**Instruction**
The required output consists solely of the lines from the top of the listing through the line containing "# A 51 mm lens", transcribed exactly.

**Data provided**
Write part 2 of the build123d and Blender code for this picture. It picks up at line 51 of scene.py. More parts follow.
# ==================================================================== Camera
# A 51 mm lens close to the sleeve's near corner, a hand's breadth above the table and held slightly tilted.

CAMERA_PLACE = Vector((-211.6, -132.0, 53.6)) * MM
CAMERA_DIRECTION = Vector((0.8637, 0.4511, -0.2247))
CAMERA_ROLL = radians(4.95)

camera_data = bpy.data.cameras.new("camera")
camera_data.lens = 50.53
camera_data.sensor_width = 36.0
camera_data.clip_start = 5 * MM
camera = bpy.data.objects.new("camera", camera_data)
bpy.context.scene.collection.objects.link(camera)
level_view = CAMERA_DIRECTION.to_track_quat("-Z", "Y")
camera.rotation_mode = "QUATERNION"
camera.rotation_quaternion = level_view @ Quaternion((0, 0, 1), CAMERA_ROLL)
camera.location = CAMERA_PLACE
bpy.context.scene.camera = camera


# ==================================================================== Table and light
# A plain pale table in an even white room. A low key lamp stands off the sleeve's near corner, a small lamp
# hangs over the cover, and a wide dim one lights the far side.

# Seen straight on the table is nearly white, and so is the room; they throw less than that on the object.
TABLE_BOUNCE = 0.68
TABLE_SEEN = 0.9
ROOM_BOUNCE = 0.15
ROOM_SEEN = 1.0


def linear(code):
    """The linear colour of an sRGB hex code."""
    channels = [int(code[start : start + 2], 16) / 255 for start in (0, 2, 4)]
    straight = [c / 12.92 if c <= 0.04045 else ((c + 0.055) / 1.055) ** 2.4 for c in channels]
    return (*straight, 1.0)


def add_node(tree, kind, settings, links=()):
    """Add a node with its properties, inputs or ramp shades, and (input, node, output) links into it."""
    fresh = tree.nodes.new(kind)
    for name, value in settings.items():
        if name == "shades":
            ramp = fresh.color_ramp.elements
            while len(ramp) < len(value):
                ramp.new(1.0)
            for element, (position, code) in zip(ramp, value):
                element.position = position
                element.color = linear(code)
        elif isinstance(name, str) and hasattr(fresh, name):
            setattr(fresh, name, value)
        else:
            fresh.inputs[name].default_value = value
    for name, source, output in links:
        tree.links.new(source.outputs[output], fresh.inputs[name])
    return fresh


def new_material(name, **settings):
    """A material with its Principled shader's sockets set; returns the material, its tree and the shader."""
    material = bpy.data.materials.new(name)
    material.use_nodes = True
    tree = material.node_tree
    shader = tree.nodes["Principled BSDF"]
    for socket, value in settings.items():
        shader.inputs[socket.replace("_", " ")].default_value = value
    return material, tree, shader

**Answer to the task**
Write part 2 of the build123d and Blender code for this picture. It picks up at line 51 of scene.py. More parts follow.
# ==================================================================== Camera
# A 51 mm lens close to the sleeve's near corner, a hand's breadth above the table and held slightly tilted.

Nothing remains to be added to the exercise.